### BRIEF:
Across the entries below, count the lines in which the word "follow" occurs. Reply with the count alone.

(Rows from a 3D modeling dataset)

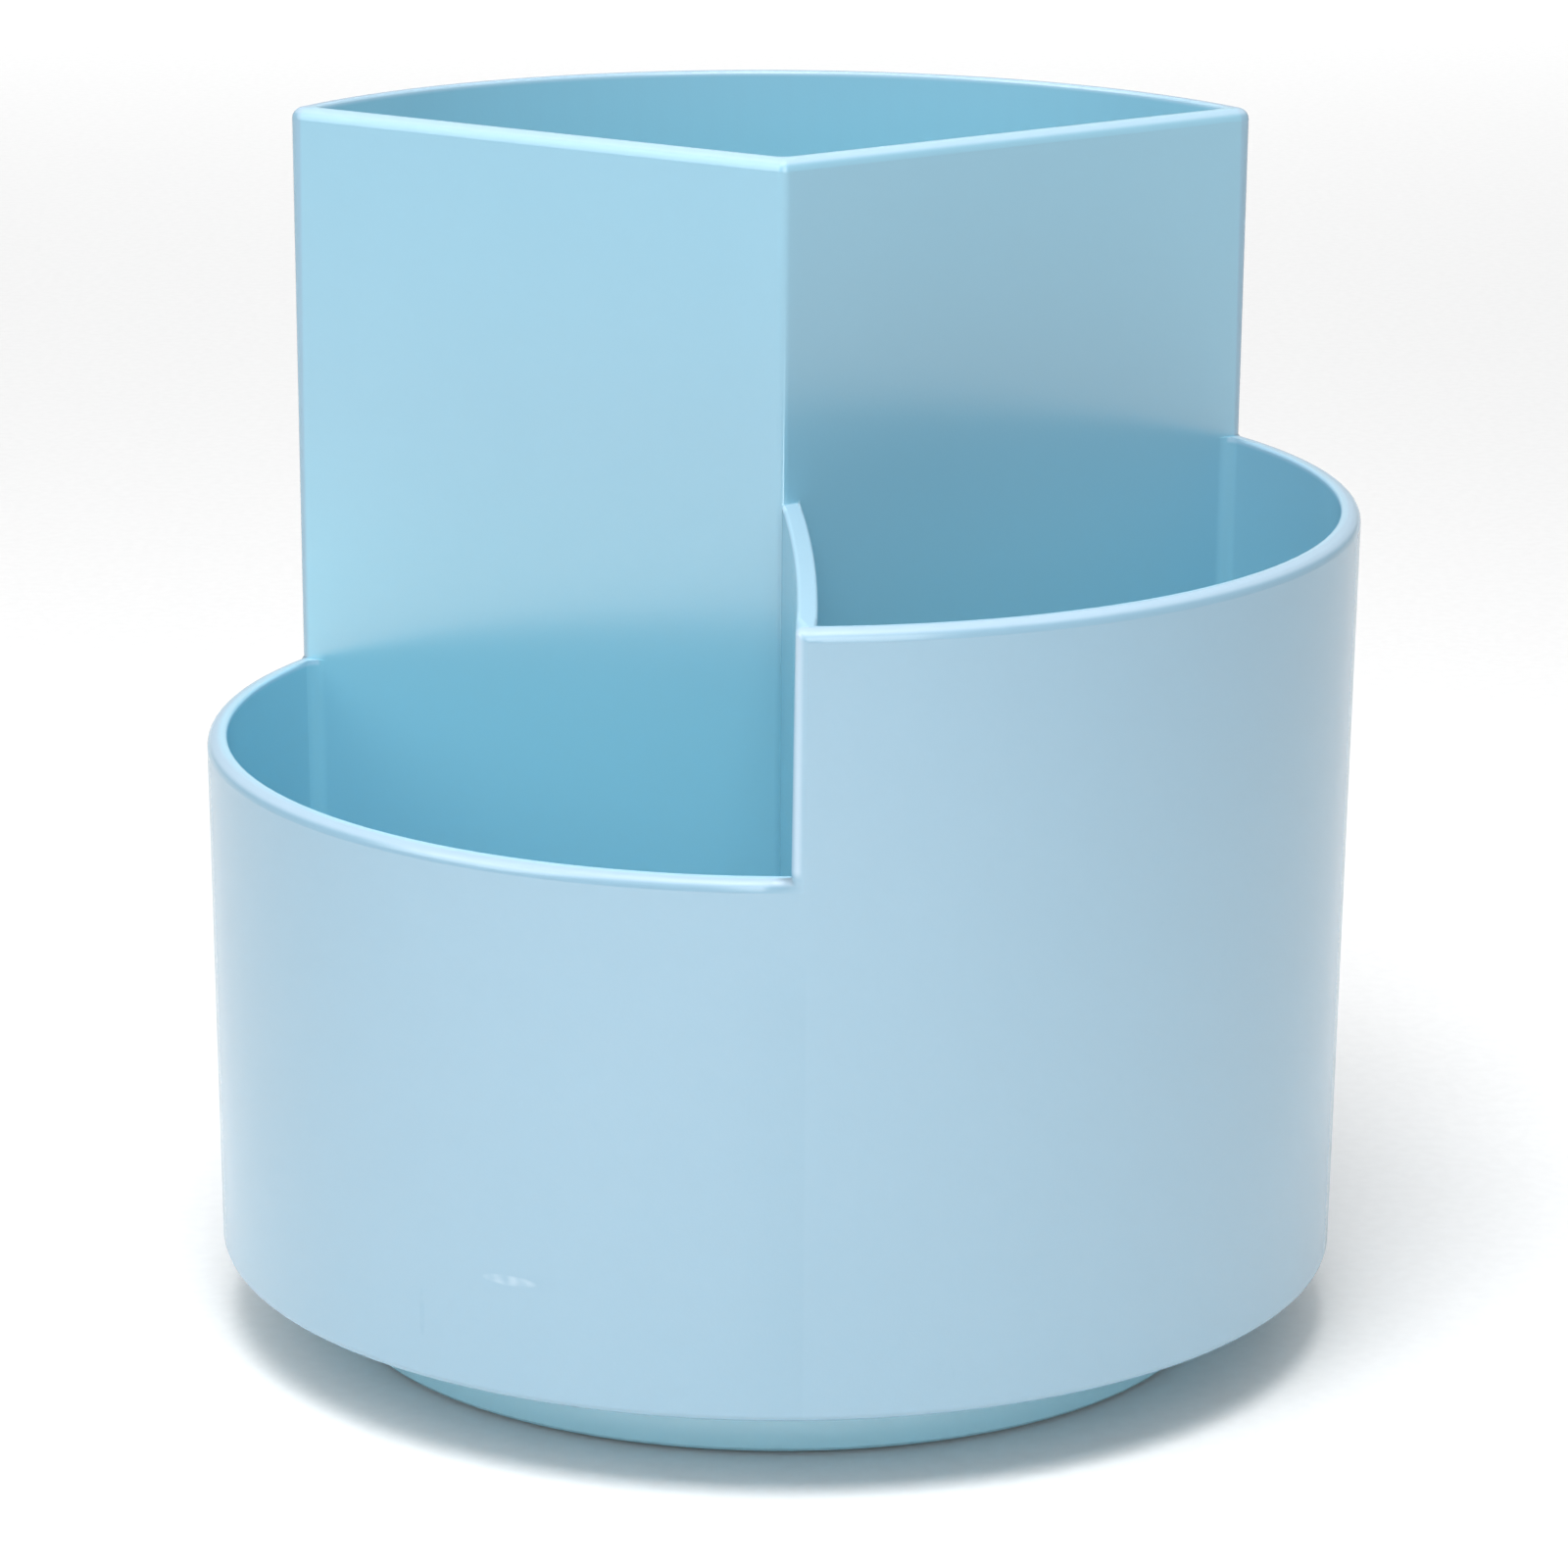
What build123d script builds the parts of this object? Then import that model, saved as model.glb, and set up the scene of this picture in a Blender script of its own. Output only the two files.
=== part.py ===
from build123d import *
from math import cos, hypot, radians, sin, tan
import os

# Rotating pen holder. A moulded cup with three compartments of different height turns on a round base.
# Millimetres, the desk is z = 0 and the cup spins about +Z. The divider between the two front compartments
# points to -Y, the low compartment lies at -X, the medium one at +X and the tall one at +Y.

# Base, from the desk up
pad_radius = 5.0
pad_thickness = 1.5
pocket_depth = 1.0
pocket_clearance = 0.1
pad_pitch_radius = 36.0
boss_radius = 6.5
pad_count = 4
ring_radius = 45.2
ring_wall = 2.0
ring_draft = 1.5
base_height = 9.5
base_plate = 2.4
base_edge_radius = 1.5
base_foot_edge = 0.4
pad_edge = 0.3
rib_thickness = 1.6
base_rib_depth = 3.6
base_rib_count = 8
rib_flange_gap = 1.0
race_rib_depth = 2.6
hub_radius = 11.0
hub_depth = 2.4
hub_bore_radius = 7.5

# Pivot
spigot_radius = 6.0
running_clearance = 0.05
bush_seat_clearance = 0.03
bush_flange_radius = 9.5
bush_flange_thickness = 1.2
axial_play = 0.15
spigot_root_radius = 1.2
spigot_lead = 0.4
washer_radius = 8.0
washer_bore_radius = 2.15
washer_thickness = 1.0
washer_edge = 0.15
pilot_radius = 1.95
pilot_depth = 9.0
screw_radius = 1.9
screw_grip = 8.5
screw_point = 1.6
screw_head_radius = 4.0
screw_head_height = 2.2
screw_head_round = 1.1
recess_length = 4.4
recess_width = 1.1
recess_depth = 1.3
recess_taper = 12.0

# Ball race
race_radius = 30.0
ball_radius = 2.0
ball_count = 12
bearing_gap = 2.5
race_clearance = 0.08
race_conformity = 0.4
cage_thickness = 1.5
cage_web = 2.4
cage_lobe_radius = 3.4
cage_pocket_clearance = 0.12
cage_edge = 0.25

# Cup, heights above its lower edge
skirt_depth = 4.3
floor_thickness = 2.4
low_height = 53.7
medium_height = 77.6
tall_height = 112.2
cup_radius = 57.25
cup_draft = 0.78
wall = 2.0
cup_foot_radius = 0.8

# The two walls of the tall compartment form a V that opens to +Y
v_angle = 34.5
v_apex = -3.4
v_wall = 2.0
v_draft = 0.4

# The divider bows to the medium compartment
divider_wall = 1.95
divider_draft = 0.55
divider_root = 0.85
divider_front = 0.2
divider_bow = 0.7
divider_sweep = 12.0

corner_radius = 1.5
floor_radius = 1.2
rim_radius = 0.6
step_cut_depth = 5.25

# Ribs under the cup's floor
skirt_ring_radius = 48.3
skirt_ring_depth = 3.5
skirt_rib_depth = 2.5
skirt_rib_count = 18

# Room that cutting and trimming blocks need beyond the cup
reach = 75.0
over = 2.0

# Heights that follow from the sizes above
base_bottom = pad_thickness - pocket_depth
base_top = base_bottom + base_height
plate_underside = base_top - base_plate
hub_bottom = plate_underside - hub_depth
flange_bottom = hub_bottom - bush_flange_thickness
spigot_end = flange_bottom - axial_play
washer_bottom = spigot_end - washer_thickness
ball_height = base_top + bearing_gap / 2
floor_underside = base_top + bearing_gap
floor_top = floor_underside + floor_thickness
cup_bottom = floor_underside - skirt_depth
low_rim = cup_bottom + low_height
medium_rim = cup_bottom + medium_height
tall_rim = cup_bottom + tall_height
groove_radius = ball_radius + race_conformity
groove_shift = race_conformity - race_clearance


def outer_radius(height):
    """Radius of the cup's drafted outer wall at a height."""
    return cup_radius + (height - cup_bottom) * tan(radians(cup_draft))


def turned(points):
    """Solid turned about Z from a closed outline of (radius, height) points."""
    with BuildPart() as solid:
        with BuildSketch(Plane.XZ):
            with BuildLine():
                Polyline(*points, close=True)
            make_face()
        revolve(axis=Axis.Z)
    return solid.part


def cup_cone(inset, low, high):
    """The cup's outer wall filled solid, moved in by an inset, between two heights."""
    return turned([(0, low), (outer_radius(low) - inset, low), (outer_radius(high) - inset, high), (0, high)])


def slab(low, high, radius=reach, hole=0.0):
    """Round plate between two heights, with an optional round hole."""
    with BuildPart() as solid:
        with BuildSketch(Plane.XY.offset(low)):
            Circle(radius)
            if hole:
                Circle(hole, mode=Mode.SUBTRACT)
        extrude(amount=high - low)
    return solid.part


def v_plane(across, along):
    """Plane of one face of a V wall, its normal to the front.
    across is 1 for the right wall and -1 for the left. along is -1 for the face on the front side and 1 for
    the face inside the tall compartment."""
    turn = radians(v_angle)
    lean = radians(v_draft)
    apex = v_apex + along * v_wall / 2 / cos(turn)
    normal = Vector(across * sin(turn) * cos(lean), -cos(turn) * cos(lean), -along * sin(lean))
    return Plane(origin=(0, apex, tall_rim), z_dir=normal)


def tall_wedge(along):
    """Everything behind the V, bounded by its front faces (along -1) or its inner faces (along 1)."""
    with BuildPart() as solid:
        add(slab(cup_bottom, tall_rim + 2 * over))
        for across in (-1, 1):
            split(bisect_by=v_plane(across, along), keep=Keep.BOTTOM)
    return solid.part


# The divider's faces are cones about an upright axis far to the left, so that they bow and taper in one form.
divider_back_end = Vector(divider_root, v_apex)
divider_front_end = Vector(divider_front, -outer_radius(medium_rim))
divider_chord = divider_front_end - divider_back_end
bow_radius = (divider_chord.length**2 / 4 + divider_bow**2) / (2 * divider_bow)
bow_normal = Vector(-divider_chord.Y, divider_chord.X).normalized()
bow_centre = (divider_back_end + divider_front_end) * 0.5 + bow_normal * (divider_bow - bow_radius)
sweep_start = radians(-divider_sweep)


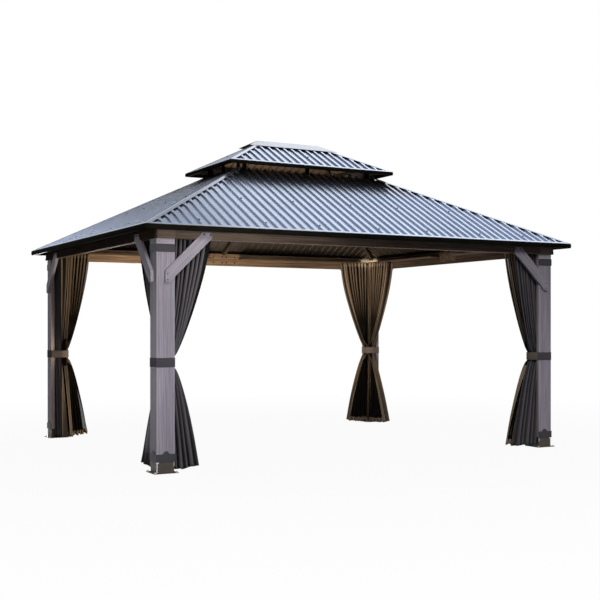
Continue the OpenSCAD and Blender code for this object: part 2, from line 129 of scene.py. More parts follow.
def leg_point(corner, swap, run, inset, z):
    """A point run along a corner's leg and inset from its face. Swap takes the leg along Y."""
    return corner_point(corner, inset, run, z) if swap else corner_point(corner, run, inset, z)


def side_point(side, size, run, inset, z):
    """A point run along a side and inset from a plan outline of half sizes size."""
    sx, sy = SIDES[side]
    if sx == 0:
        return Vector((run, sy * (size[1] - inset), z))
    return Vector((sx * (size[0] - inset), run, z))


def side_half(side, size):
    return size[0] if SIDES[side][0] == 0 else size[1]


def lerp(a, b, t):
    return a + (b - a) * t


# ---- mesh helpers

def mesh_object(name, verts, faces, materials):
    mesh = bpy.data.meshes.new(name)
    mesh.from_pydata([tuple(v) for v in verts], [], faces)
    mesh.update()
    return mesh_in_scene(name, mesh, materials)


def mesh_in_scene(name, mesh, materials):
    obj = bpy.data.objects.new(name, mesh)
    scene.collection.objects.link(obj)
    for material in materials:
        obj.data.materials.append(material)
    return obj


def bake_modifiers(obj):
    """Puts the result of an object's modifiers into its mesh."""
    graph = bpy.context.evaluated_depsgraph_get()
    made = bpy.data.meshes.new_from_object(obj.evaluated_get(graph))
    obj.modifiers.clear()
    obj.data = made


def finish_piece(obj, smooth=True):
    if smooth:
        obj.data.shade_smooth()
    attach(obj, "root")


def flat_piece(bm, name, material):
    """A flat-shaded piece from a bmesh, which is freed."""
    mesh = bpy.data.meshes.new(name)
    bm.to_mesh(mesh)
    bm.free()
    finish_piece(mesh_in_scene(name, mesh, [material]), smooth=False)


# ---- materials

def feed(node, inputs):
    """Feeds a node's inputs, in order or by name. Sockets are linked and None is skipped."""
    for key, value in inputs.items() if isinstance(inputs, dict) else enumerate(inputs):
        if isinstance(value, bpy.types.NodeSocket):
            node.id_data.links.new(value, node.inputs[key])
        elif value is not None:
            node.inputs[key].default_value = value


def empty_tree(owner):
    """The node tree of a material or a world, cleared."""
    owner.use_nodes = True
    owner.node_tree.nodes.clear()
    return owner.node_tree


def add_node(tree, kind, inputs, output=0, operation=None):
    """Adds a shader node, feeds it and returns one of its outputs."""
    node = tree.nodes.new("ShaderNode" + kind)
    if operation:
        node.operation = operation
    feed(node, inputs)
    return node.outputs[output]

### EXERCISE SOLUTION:
2